=== DIRECTIVE ===
Beneath this instruction is a block of data; output from it exactly the lines that run from the one containing "function bowl_outline() = arc(0, bowl_z, mouth_r, 0, -90);" through the one containing "for node in", inclusive.

======== MATERIAL PROVIDED

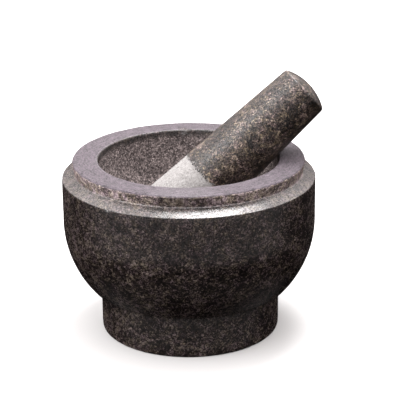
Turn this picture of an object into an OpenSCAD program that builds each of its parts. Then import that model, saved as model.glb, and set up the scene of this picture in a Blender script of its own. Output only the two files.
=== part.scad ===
// Granite mortar on a round pedestal foot, with its tapered pestle leaning on the rim.
// Origin: centre of the foot's underside, +Z up. The pestle leans towards +X.

/* [Mortar body] */
// Largest diameter of the bowl
mortar_d = 185; // [170:1:210]
// Height from the table to the top of the rim
mortar_h = 130; // [124:1:140]
// Diameter of the pedestal foot
foot_d = 132; // [116:1:134]
// Height of the foot, up to the underside of the bowl
foot_h = 33; // [28:0.5:36]
// Radius of the rounded edge that stands on the table
foot_edge_r = 2; // [1:0.5:4]
// Height above the table where the curved bottom becomes the upright wall
shoulder_h = 84; // [80:1:88]
// Radius of the big curve from the underside up to the wall
belly_r = 74.5; // [72:0.5:78]
// Radius of the tight curve where the bowl turns in under itself
turn_under_r = 7; // [5:0.5:8]
// Radius of the hollow corner between the underside and the foot
crease_r = 2.5; // [1:0.5:2.5]

/* [Rim] */
// Height of the sloping ledge's outer edge below the top of the rim
ledge_drop = 13.2; // [11:0.2:15]
// Radius of the ledge's outer edge
ledge_edge_r = 0.8; // [0.4:0.2:1.6]
// How far the middle of the ledge's slope is hollowed
ledge_hollow = 0.25; // [0:0.05:0.4]
// Radius of the corner between the ledge and the band
ledge_corner_r = 1; // [0.4:0.2:1.6]
// Outer diameter of the rim at its top
rim_d = 169.6; // [165:0.2:169.6]
// Height of the upright band between the rim's top and the ledge
band_h = 8.6; // [7:0.2:9.6]
// How far the foot of the band is set in from the rim's top edge
band_taper = 1.6; // [0:0.2:2.4]
// Radius of the rim's outer top edge
rim_edge_r = 1.8; // [1:0.2:2.6]
// Radius of the rim's inner top edge
mouth_edge_r = 1.5; // [0.8:0.1:2.4]

/* [Bowl] */
// Diameter of the mouth, and of the round-bottomed hollow
mouth_d = 131; // [126:1:134]
// Depth of the hollow below the top of the rim
bowl_depth = 78; // [74:1:84]

/* [Pestle] */
// Length of the pestle from end to end
pestle_l = 171; // [160:1:185]
// Diameter of the round grinding end
tip_d = 51.8; // [48:0.2:52]
// Diameter at the butt, the end that the palm holds
butt_d = 39.6; // [36:0.2:42]
// Radius of the edge round the butt
butt_edge_r = 2; // [1:0.5:3]
// Radius of the domed face of the butt
butt_dome_r = 40; // [34:1:50]
// Angle of the pestle above level
lean = 41.6; // [39:0.1:43]
// Direction in which the pestle leans, turned from +X towards +Y
lean_turn = 10; // [6:0.5:14]
// Place on the rim where the pestle rests, turned from +X towards +Y
rest_turn = 5.8; // [4:0.1:7]

/* [Hidden] */
$fn = 180;
stone_dark = "#3a3432";
stone_shaft = "#4a4038";
gap = 0.3;                   // air between the pestle and the mortar where they rest
curve_step = 4;              // degrees between the points of a curve
bow_steps = 8;               // sides of the ledge's slope
settle_rounds = 6;           // repeats that settle the pestle's place on rim and bowl

mortar_r = mortar_d / 2;
foot_r = foot_d / 2;
rim_r = rim_d / 2;
mouth_r = mouth_d / 2;
ledge_z = mortar_h - ledge_drop;
band_r = rim_r - band_taper;
band_z = mortar_h - band_h;
bowl_z = mortar_h - bowl_depth + mouth_r;     // height of the hollow's centre

// Ledge: its outer corner, its corner with the band, and the point that bends the slope between
ledge_out = [mortar_r, ledge_z];
ledge_in = [band_r, band_z];
ledge_run = ledge_in - ledge_out;
ledge_bend = (ledge_out + ledge_in) / 2
    + 2 * ledge_hollow * [-ledge_run.y, ledge_run.x] / norm(ledge_run);
band_top = [rim_r, mortar_h - rim_edge_r];

// Centre of the big belly curve, and of the turn-under that it runs into
belly_x = mortar_r - belly_r;
turn_z = foot_h + turn_under_r;
turn_x = belly_x + sqrt(pow(belly_r - turn_under_r, 2) - pow(shoulder_h - turn_z, 2));
belly_end = atan2(turn_z - shoulder_h, turn_x - belly_x);

// Pestle: a ball end at its own origin, a straight taper that touches it, and the butt
tip_r = tip_d / 2;
butt_r = butt_d / 2;
dome_in = sqrt(pow(butt_dome_r - butt_edge_r, 2) - pow(butt_r - butt_edge_r, 2));
butt_z = pestle_l - tip_r - butt_dome_r + dome_in;
butt_far = norm([butt_r, butt_z]);
taper = atan2(butt_z, butt_r) - acos(tip_r / butt_far);
dome_z = butt_z - dome_in;

// Where the pestle rests: its side on the rim's inner edge, its end on the bowl
axis = [cos(lean) * cos(lean_turn), cos(lean) * sin(lean_turn), sin(lean)];
rim_along = [-sin(rest_turn), cos(rest_turn), 0];
rest_up = cross(axis, rim_along) / norm(cross(axis, rim_along));
edge_centre_r = mouth_r + mouth_edge_r;
edge_centre = [edge_centre_r * cos(rest_turn), edge_centre_r * sin(rest_turn), mortar_h - mouth_edge_r];
bowl_centre = [0, 0, bowl_z];
bowl_reach = mouth_r - tip_r - gap;

function side_r(s) = (tip_r - s * sin(taper)) / cos(taper);
function rim_point(s) = edge_centre + rest_up * (side_r(s) + (mouth_edge_r + gap) / cos(taper));
function down_to_bowl(p) =
    let (v = p - bowl_centre, along = v * axis)
    along + sqrt(along * along - v * v + bowl_reach * bowl_reach);
function settle(s, rounds) = rounds == 0 ? s : settle(down_to_bowl(rim_point(s)), rounds - 1);

tip_to_rim = settle(pestle_l / 2, settle_rounds);
tip_at = rim_point(tip_to_rim) - axis * tip_to_rim;

// Points of a circular arc from angle a to angle b, both ends included
function arc(x, z, r, a, b) =
    let (steps = max(2, ceil(abs(b - a) / curve_step)))
    [for (i = [0 : steps]) let (t = a + (b - a) * i / steps) [x + r * cos(t), z + r * sin(t)]];

// Points of a corner of radius r where the sides towards two other points meet
function corner(before, at, after, r) =
    let (u = (before - at) / norm(before - at), v = (after - at) / norm(after - at),
         half = acos(u * v) / 2,
         centre = at + (u + v) / norm(u + v) * r / sin(half),
         start = at + u * r / tan(half) - centre, end = at + v * r / tan(half) - centre,
         a = atan2(start.y, start.x), b = atan2(end.y, end.x),
         turn = (b - a + 540) % 360 - 180)
    arc(centre.x, centre.y, r, a, a + turn);

// Points between p and q of a curve that leaves and reaches them heading for bend
function bow(p, bend, q) =
    [for (i = [1 : bow_steps - 1]) let (t = i / bow_steps)
        (1 - t) * (1 - t) * p + 2 * t * (1 - t) * bend + t * t * q];

function foot_outline() = concat(
    [[0, 0]],
    arc(foot_r - foot_edge_r, foot_edge_r, foot_edge_r, -90, 0),
    arc(foot_r + crease_r, foot_h - crease_r, crease_r, 180, 90));

function body_outline() = concat(
    arc(turn_x, turn_z, turn_under_r, -90, belly_end),
    arc(belly_x, shoulder_h, belly_r, belly_end, 0));

function ledge_outline() =
    let (edge = corner([mortar_r, shoulder_h], ledge_out, ledge_bend, ledge_edge_r),
         inner = corner(ledge_bend, ledge_in, band_top, ledge_corner_r))
    concat(edge, bow(edge[len(edge) - 1], ledge_bend, inner[0]), inner);

function rim_outline() = concat(
    arc(rim_r - rim_edge_r, mortar_h - rim_edge_r, rim_edge_r, 0, 90),
    arc(mouth_r + mouth_edge_r, mortar_h - mouth_edge_r, mouth_edge_r, 90, 180));

function bowl_outline() = arc(0, bowl_z, mouth_r, 0, -90);

module mortar() {
    color(stone_dark)
        rotate_extrude()
            polygon(concat(foot_outline(), body_outline(), ledge_outline(), rim_outline(),
                           bowl_outline()));
}

module pestle() {
    edge_turn = atan2(dome_in, butt_r - butt_edge_r);
    color(stone_shaft)
        translate(tip_at)
            rotate([0, 90 - lean, lean_turn])
                rotate_extrude()
                    polygon(concat(
                        arc(0, 0, tip_r, -90, taper),
                        arc(butt_r - butt_edge_r, butt_z, butt_edge_r, taper, edge_turn),
                        arc(0, dome_z, butt_dome_r, edge_turn, 90)));
}

mortar();
pestle();
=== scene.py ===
"""Granite mortar and pestle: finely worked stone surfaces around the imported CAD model.

Both CAD nodes are turned solids. Each one is rebuilt here as a denser mesh turned from the same
outline, with chipped edges, a pitted grinding surface and a slightly uneven polish, and gets a
procedural granite. Every change of shape goes into the stone, never out of it.
"""

import math

import bpy
import numpy as np
from mathutils import Matrix, Vector, noise


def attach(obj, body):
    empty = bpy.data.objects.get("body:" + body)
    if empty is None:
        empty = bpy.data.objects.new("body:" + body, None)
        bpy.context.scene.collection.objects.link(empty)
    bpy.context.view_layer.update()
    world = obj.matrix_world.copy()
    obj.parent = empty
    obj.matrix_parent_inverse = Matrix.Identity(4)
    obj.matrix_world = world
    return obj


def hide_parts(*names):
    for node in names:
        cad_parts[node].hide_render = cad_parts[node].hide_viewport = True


MM = 0.001

# Turned meshes
RING_TOLERANCE = 0.01 * MM  # CAD radii and heights are rounded to steps of this
RING_STEPS = 2  # CAD points at most this many such steps apart are on one ring
SHORTEST_SIDE = 0.22 * MM  # outline points closer together than this are left out
UP = (0.0, 0.0, 1.0)
NEARLY_UPRIGHT = 0.999  # an axis with a larger Z than this counts as upright
MORTAR_SEGMENTS = 400
PESTLE_SEGMENTS = 200
UNDERSIDE_STEP = 8 * MM
BODY_STEP = 2.0 * MM
RIM_STEP = 0.8 * MM
BOWL_STEP = 1.1 * MM
SHAFT_STEP = 1.3 * MM
TIP_STEP = 0.9 * MM
INSIDE_RIM = 6 * MM  # the rim's short steps reach this far down inside the mouth
OUTSIDE_RIM = 16 * MM  # and this far down outside it
MOUTH_MARGIN = 2 * MM  # what is less than this outside the mouth still counts as inside it
PAST_GROUND = 6 * MM  # the tip's short steps run this far past its rough end
EDGE_TURN = math.radians(50)  # an outline that turns this much within EDGE_SPAN has an edge there
EDGE_SPAN = 4 * MM

# Finish zones
LIP_DEPTH = 6.0 * MM  # dark, half-dull band inside the mouth, above the ground bowl
TIP_GROUND_LENGTH = 71 * MM  # how far the rough end of the pestle reaches up from its tip
HONED_SPREAD = 0.9 * MM  # half the width of the honed rim's soft border
HONED_RAGGED = 0.5 * MM  # how far that border wanders
HONED_OVER_MOUTH = 0.6 * MM  # how far the honed rim runs over the mouth's rounded edge
HONED_OVER_EDGE = 2.0 * MM  # how far it runs over the outer rounded edge
LEDGE_SATIN = 0.10  # how much of the band's satin finish the ledge has

# Painted shade on the band round the mortar's front
FRONT_SHADE = 0.66  # share of the satin finish that is missing round the front, which darkens the band there as painted shade
FRONT_SHADE_TURN = math.radians(-92)  # the middle of that stretch, from +X towards +Y
FRONT_SHADE_HALF = math.radians(14)  # where it has half faded, on either side of its middle
FRONT_SHADE_FADE = (0.5, 1.5)  # where it begins and ends to fade, as shares of that angle

# Soft borders: the distance along the outline over which a finish comes in
LEDGE_FADE = 2 * MM
LIP_FADE = 1 * MM
BAND_FADE = (-2 * MM, 1 * MM)
FLOOR_FADE = (0.2 * MM, 2 * MM)  # height above the floor where carving begins and is full
BOWL_FADE = (-0.4 * MM, 0.8 * MM)
TIP_FADE = (-0.6 * MM, 0.6 * MM)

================

=== FINAL RESULT ===
function bowl_outline() = arc(0, bowl_z, mouth_r, 0, -90);

module mortar() {
    color(stone_dark)
        rotate_extrude()
            polygon(concat(foot_outline(), body_outline(), ledge_outline(), rim_outline(),
                           bowl_outline()));
}

module pestle() {
    edge_turn = atan2(dome_in, butt_r - butt_edge_r);
    color(stone_shaft)
        translate(tip_at)
            rotate([0, 90 - lean, lean_turn])
                rotate_extrude()
                    polygon(concat(
                        arc(0, 0, tip_r, -90, taper),
                        arc(butt_r - butt_edge_r, butt_z, butt_edge_r, taper, edge_turn),
                        arc(0, dome_z, butt_dome_r, edge_turn, 90)));
}

mortar();
pestle();
=== scene.py ===
"""Granite mortar and pestle: finely worked stone surfaces around the imported CAD model.

Both CAD nodes are turned solids. Each one is rebuilt here as a denser mesh turned from the same
outline, with chipped edges, a pitted grinding surface and a slightly uneven polish, and gets a
procedural granite. Every change of shape goes into the stone, never out of it.
"""

import math

import bpy
import numpy as np
from mathutils import Matrix, Vector, noise


def attach(obj, body):
    empty = bpy.data.objects.get("body:" + body)
    if empty is None:
        empty = bpy.data.objects.new("body:" + body, None)
        bpy.context.scene.collection.objects.link(empty)
    bpy.context.view_layer.update()
    world = obj.matrix_world.copy()
    obj.parent = empty
    obj.matrix_parent_inverse = Matrix.Identity(4)
    obj.matrix_world = world
    return obj


def hide_parts(*names):
    for node in names:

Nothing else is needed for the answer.